PROBLEM STATEMENT - Reproduce the lines from the one bearing "rods.append(joined(rod, fork_pin, top_block, foot_block))" through the one bearing "import numpy as np", inclusive. Copy them exactly; include no other line.
┄┄┄┄┄┄┄┄┄┄┄┄┄┄┄┄┄┄┄┄
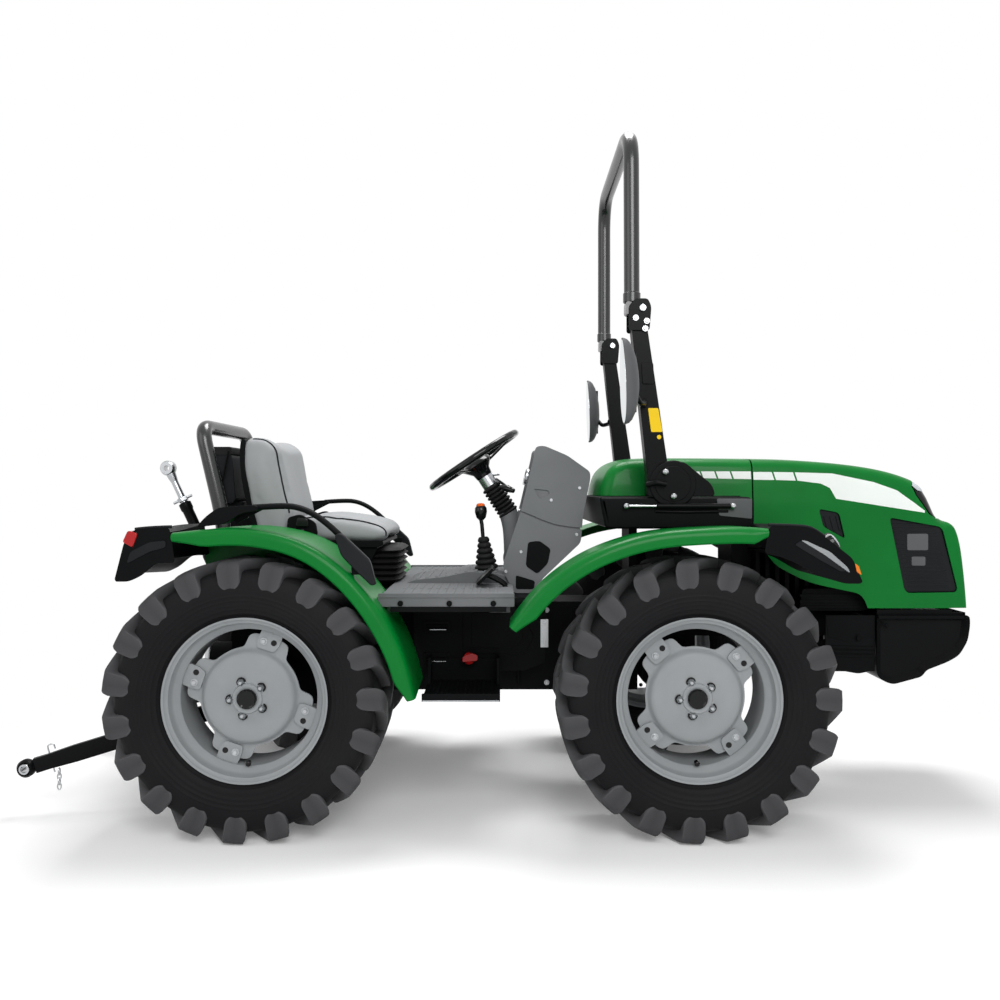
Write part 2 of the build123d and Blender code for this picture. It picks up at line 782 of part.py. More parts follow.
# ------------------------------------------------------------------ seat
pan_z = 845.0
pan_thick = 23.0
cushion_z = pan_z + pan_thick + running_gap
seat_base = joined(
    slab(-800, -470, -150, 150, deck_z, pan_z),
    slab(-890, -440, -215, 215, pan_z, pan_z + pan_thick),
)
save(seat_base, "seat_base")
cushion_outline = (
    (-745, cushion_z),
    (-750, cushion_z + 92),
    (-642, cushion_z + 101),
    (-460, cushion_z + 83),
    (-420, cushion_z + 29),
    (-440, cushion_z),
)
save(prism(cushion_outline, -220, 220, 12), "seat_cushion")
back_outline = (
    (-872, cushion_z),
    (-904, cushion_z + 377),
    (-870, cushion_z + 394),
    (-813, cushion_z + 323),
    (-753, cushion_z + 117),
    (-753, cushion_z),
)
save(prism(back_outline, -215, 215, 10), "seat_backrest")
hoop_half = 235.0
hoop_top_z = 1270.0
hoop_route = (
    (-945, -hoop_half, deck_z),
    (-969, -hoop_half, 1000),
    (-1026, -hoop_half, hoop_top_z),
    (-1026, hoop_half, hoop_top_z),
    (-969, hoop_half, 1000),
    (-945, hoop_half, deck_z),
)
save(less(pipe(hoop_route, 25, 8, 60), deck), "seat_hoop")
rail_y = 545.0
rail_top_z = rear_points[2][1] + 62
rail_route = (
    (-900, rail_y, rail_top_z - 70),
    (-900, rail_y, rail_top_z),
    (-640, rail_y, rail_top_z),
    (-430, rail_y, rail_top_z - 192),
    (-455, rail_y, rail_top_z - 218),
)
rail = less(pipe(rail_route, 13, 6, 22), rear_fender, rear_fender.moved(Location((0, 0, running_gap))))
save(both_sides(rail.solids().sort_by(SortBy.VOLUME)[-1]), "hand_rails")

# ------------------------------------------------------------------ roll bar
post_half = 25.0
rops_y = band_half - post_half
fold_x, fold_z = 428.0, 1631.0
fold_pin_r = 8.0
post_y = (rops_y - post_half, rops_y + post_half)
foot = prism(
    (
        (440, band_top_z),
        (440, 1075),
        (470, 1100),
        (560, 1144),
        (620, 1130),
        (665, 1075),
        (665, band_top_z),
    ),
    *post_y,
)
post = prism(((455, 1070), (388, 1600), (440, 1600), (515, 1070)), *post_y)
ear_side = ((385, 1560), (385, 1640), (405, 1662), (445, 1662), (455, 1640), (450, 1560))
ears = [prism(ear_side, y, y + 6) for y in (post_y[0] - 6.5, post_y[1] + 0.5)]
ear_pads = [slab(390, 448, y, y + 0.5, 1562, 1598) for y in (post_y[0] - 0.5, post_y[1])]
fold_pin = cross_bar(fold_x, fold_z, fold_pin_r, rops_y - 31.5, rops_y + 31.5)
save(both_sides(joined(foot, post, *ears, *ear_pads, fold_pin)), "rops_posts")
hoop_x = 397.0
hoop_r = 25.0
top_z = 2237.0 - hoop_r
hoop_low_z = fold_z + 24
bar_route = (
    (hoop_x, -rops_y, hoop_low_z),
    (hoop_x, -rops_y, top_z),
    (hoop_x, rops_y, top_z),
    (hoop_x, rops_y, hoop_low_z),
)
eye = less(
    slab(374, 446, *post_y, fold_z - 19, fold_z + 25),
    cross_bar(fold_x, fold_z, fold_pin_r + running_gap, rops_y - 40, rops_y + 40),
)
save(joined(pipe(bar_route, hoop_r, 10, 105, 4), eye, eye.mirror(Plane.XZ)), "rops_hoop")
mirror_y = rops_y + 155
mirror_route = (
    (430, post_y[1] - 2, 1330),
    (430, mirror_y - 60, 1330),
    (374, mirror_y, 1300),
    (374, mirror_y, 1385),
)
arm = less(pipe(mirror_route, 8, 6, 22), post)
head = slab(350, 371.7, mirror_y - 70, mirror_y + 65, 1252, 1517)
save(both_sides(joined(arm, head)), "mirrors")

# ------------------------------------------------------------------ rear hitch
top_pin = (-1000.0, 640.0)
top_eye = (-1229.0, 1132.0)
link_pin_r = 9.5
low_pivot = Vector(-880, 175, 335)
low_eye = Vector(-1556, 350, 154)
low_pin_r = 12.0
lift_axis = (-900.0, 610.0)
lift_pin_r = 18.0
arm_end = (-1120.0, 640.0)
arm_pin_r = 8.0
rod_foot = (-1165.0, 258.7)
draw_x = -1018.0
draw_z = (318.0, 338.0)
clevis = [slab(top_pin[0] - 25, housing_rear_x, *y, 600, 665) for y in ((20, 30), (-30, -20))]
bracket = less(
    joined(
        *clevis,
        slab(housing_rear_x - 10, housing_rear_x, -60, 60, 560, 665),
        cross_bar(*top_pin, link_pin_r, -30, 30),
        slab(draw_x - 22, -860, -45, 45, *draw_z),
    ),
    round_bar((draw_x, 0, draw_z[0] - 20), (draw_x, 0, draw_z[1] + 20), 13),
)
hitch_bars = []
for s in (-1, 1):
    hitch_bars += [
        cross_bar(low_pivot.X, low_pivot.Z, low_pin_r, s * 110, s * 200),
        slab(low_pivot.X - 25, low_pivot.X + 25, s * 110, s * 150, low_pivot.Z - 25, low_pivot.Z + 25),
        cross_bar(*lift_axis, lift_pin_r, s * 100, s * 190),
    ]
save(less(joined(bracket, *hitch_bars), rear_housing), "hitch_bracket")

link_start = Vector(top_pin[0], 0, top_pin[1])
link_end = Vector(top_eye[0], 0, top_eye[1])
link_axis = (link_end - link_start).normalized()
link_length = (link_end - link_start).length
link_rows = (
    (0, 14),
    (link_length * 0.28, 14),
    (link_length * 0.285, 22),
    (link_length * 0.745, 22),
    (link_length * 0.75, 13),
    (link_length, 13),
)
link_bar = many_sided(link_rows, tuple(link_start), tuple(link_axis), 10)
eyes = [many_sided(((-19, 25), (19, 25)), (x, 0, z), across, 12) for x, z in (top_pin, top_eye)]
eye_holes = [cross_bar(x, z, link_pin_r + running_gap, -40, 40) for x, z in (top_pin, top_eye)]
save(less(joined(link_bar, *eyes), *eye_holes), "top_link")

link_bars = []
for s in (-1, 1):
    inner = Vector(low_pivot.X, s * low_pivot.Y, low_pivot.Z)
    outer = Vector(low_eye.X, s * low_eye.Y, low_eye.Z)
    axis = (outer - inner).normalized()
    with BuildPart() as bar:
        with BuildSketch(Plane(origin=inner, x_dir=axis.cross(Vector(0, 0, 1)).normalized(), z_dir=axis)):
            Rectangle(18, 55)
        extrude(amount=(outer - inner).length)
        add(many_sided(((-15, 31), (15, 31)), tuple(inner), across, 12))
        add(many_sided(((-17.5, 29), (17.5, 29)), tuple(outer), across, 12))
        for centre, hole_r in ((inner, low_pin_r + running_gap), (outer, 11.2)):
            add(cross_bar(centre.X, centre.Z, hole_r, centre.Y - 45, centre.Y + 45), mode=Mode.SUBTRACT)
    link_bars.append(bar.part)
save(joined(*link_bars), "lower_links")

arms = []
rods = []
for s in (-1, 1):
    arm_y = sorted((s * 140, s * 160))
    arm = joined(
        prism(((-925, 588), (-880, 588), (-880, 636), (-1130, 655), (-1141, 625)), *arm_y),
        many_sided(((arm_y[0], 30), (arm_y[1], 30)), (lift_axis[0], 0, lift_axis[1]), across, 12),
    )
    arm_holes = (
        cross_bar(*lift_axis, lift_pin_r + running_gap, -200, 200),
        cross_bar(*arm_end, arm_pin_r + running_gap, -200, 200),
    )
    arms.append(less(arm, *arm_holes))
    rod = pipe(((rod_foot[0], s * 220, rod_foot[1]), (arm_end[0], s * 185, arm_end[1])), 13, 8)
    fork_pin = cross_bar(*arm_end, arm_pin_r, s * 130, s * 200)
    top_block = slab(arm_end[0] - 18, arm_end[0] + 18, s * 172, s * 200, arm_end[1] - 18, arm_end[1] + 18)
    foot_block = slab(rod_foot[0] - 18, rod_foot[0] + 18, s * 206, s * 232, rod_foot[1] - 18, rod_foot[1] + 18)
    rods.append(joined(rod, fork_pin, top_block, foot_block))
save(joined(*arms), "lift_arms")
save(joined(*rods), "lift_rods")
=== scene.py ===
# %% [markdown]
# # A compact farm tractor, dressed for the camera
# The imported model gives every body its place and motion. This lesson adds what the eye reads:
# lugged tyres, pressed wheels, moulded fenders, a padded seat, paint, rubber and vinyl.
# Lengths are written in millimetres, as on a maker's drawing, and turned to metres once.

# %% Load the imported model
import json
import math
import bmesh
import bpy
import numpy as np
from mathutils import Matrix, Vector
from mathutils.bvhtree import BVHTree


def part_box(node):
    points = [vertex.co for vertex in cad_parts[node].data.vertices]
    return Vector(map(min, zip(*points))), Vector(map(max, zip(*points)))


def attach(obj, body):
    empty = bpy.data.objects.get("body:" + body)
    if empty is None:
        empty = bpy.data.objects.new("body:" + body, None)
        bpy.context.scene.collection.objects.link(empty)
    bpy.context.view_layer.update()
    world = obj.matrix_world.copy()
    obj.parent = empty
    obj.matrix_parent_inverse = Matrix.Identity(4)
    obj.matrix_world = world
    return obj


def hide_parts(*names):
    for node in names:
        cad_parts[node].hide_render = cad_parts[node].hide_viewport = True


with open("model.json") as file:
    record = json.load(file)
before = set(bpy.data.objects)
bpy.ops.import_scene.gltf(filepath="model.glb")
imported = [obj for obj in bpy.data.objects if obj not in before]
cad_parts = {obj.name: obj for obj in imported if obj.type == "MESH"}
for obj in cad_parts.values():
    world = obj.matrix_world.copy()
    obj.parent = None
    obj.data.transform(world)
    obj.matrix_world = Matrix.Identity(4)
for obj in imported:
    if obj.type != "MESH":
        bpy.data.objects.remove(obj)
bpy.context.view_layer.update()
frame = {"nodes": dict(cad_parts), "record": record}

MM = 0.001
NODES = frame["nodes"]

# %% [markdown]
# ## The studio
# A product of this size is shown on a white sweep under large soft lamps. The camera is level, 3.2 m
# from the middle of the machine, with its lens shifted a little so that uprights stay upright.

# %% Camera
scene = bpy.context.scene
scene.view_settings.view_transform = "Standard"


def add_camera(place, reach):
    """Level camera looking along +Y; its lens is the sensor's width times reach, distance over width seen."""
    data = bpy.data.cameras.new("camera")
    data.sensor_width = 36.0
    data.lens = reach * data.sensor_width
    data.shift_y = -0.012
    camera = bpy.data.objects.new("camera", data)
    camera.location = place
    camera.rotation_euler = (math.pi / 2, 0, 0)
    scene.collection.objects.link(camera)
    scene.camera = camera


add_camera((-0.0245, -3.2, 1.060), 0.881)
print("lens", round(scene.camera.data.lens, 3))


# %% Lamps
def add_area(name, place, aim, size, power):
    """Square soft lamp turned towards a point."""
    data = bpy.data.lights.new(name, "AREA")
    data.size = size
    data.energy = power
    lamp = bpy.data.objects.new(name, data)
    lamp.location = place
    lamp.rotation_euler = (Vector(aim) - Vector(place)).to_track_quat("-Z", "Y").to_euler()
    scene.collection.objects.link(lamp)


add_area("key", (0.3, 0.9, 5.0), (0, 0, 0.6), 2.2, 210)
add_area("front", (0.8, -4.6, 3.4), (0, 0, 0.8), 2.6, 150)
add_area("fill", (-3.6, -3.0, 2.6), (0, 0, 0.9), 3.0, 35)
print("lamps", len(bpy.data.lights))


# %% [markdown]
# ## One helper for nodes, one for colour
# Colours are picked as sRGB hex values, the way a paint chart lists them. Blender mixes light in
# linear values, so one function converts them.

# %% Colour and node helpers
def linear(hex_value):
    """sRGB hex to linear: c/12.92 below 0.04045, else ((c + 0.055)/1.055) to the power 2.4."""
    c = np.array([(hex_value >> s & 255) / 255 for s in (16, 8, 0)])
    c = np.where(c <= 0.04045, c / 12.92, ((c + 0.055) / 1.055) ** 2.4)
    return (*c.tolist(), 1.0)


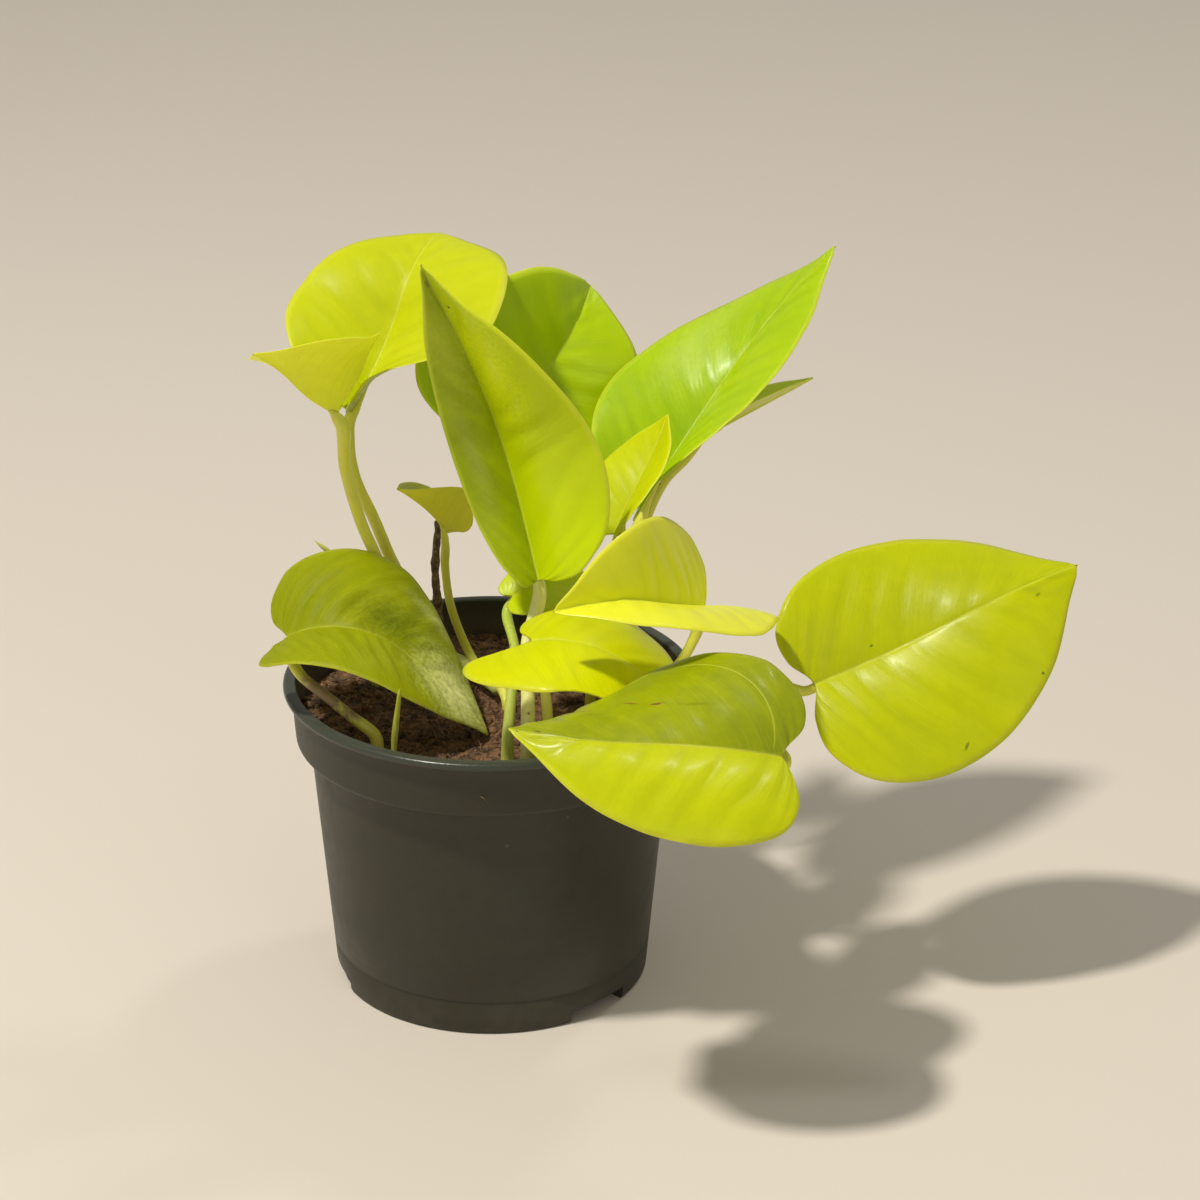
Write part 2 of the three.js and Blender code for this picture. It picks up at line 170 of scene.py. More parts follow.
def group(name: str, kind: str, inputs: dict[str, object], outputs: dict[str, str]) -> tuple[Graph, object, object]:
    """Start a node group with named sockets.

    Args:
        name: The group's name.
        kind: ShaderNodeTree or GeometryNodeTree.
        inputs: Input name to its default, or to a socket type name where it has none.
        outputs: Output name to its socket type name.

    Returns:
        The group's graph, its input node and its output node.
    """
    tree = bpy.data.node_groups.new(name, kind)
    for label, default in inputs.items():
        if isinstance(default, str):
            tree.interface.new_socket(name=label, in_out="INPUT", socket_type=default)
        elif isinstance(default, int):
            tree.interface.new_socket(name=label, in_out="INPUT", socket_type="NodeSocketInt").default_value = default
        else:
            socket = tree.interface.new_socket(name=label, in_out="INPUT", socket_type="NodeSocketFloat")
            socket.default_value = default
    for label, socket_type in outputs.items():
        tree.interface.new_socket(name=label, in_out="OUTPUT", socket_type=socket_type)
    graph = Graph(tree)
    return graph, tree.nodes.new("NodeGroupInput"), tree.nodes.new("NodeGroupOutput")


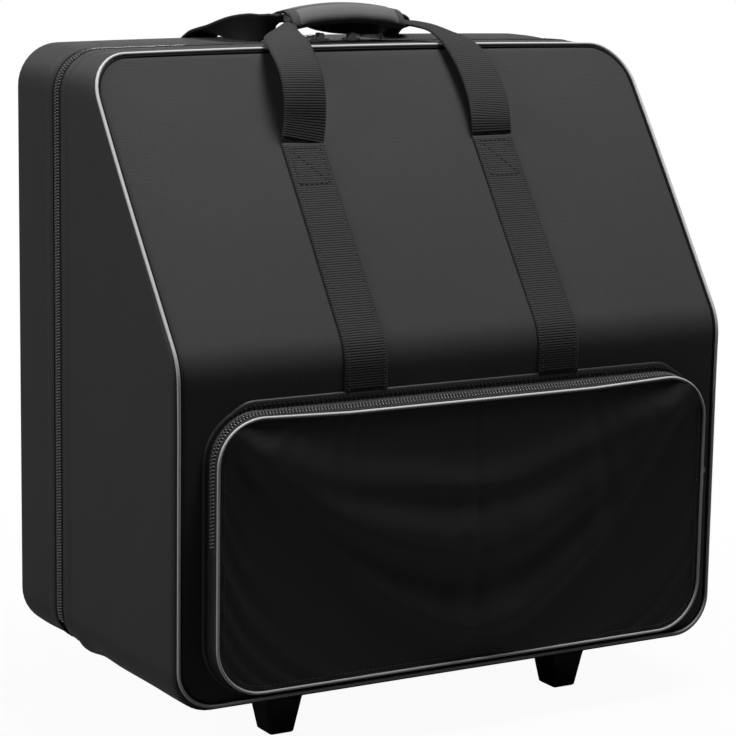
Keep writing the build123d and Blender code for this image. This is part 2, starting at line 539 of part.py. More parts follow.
┄┄┄┄┄┄┄┄┄┄┄┄┄┄┄┄┄┄┄┄
WRITTEN SOLUTION -
    rods.append(joined(rod, fork_pin, top_block, foot_block))
save(joined(*arms), "lift_arms")
save(joined(*rods), "lift_rods")
=== scene.py ===
# %% [markdown]
# # A compact farm tractor, dressed for the camera
# The imported model gives every body its place and motion. This lesson adds what the eye reads:
# lugged tyres, pressed wheels, moulded fenders, a padded seat, paint, rubber and vinyl.
# Lengths are written in millimetres, as on a maker's drawing, and turned to metres once.

# %% Load the imported model
import json
import math
import bmesh
import bpy
import numpy as np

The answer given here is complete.